US 11,908,451 B2
	Text-based virtual object animation generation method, apparatus, storage medium, and terminal
Congyi Wang, Shanghai (CN); Yu Chen, Shanghai (CN); and Jinxiang Chai, Shanghai (CN)
Assigned to Mofa (Shanghai) Information Technology Co., Ltd., Shanghai (CN); and Shanghai Movu Technology Co., Ltd., Shanghai (CN)
Appl. No. 18/024,021
Filed by MOFA (SHANGHAI) INFORMATION TECHNOLOGY CO., LTD., Shanghai (CN); and SHANGHAI MOVU TECHNOLOGY CO., LTD., Shanghai (CN)
PCT Filed Aug. 9, 2021, PCT No. PCT/CN2021/111424 § 371(c)(1), (2) Date Feb. 28, 2023, PCT Pub. No. WO2022/048405, PCT Pub. Date Mar. 10, 2022.
Claims priority of application No. 202010905539.7 (CN), filed on Sep. 1, 2020.
Prior Publication US 2023/0267916 A1, Aug. 24, 2023
Int. Cl. G10L 13/10 (2013.01); G06T 13/00 (2011.01); G10L 13/033 (2013.01); G10L 13/047 (2013.01); G10L 15/02 (2006.01); G10L 15/26 (2006.01)

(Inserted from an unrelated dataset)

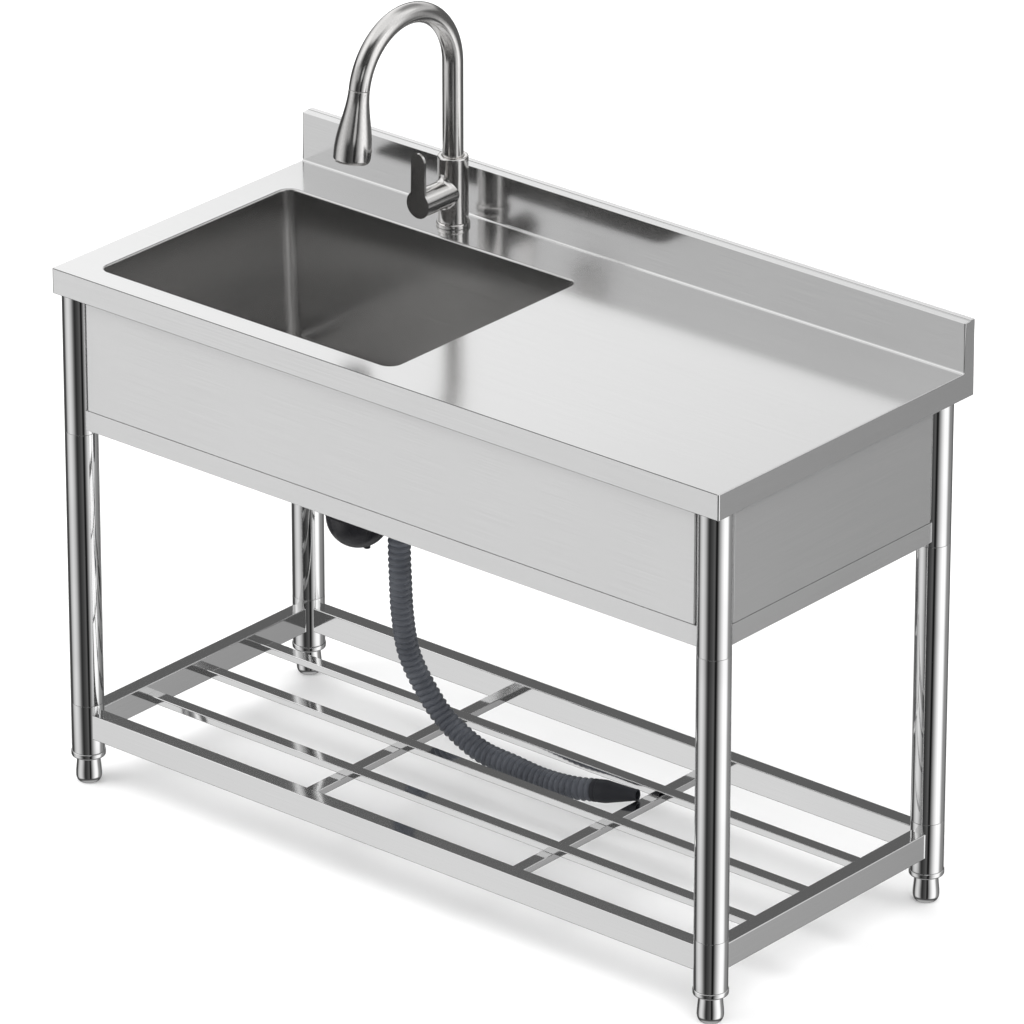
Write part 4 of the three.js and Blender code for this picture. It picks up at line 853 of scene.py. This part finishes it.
def makeTrap():
    size = {"plugOut": 16, "plugRadius": 5, "nutRadius": 28.6, "nutBore": 20.4, "ribs": 20, "ribAt": 28.3,
            "ribHeight": 10, "ribRadius": 1.0, "ribMiddle": 5.6, "stub": (30, 52.3, 40), "wall": 2.5,
            "gap": 0.3, "nutOver": 3.3}
    w = waste
    r, neck, equator, top = w["trapRadius"], w["neckRadius"], w["equator"], w["trapTop"]
    profile = [(r * s, equator - r * c, 0) for s, c in quarterTurn(24)]
    profile += [(r, equator + 3, 0), (r + 1.2, equator + 3.6, 0.4), (r + 1.2, equator + 7.4, 0.4),
                (r, equator + 8, 0), (r, w["shoulder"], 8), (r - 9, w["shoulder"] + 9.5, 7),
                (neck, w["shoulderTop"], 1), (neck, top, 0.6), (0, top, 0)]
    bottle = turned("bottle", profile, drain, 96)
    low = equator - math.sqrt(r ** 2 - size["plugOut"] ** 2)
    plug = turned("plug", post(size["plugRadius"], low - 2.5, low + 3, 1),
                  drain + Vector((size["plugOut"], 0, 0)), 32)
    sideways = Matrix.Translation((drain.x, drain.y, w["outletZ"])) @ Matrix.Rotation(math.pi / 2, 4, "Y")
    outer = w["outletRadius"]
    inner = outer - size["wall"]
    near, far, floor = size["stub"]
    stub = turned("stub", [(0, near, 0), (outer, near, 0), (outer, far, 0.5), (inner, far, 0),
                           (inner, floor, 0), (0, floor, 0)], place=sideways, segments=48)
    made = dress(joined("trapBody", [bottle, plug, stub]), blackPlastic)
    belong(made, "frame", "black_plastic", "trap_body")
    low, seat, high = w["shoulderTop"] + size["gap"], top + size["gap"], top + size["nutOver"]
    outer, bore, neck = size["nutRadius"], size["nutBore"], neck + size["gap"]
    nut = turned("nut", [(neck, low, 0), (outer, low, 0.8), (outer, high - 2, 1.5), (outer - 2.1, high, 1.2),
                         (bore, high, 0), (bore, seat, 0), (neck, seat, 0), (neck, low, 0)], drain)
    ribs = grown("ribs", ribTree(), newObject("ribs", [(0, 0, 0)], []), {
        "Count": size["ribs"], "Radius": size["ribAt"] * mm, "Height": size["ribHeight"] * mm,
        "Thickness": size["ribRadius"] * mm,
        "Middle": (drain.x * mm, drain.y * mm, (low + size["ribMiddle"]) * mm)}, blackPlastic)
    made = dress(joined("trapNut", [nut, ribs]), blackPlastic)
    belong(made, "frame", "black_plastic", "trap_nut")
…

CPC G10L 13/10 (2013.01) [G06T 13/00 (2013.01); G10L 13/033 (2013.01); G10L 13/047 (2013.01); G10L 15/02 (2013.01); G10L 15/26 (2013.01); G10L 2013/105 (2013.01)]

17 Claims

1. A text-based virtual object animation generation method, comprising:

acquiring text information, wherein the text information comprises an original text of a virtual object animation to be generated;

analyzing an emotional feature and a rhyme boundary of the text information;

performing speech synthesis according to the emotional feature, the rhyme boundary, and the text information to obtain audio information, wherein the audio information comprises emotional speech obtained by conversion based on the original text; and

generating a corresponding virtual object animation based on the text information and the audio information, wherein the virtual object animation is synchronized in time with the audio information;

wherein generating the corresponding virtual object animation based on the text information and the audio information comprises:

receiving input information, wherein the input information comprises the text information and the audio information;

converting the audio information into pronunciation units and time codes based on speech recognition technology and a preset pronunciation dictionary, wherein the text information is used for determining a duration of each piece of speech in the audio information; and

performing a time alignment operation on the pronunciation units according to the time codes so as to obtain a time-aligned pronunciation unit sequence;

performing a feature analysis on the time-aligned pronunciation unit sequence to obtain a corresponding linguistic feature sequence; and

inputting the linguistic feature sequence into a preset temporal sequence mapping model to generate the corresponding virtual object animation based on the linguistic feature sequence;

wherein performing the speech synthesis based on the emotional feature, the rhyme boundary, and the text information to obtain the audio information comprises:

inputting the text information, the emotional feature, and the rhyme boundary into a preset speech synthesis model, wherein the preset speech synthesis model is used for converting an inputted text sequence into a speech sequence in a temporal sequence, and speech in the speech sequence carries emotion of the text at a corresponding point in time; and

acquiring the audio information outputted by the preset speech synthesis model.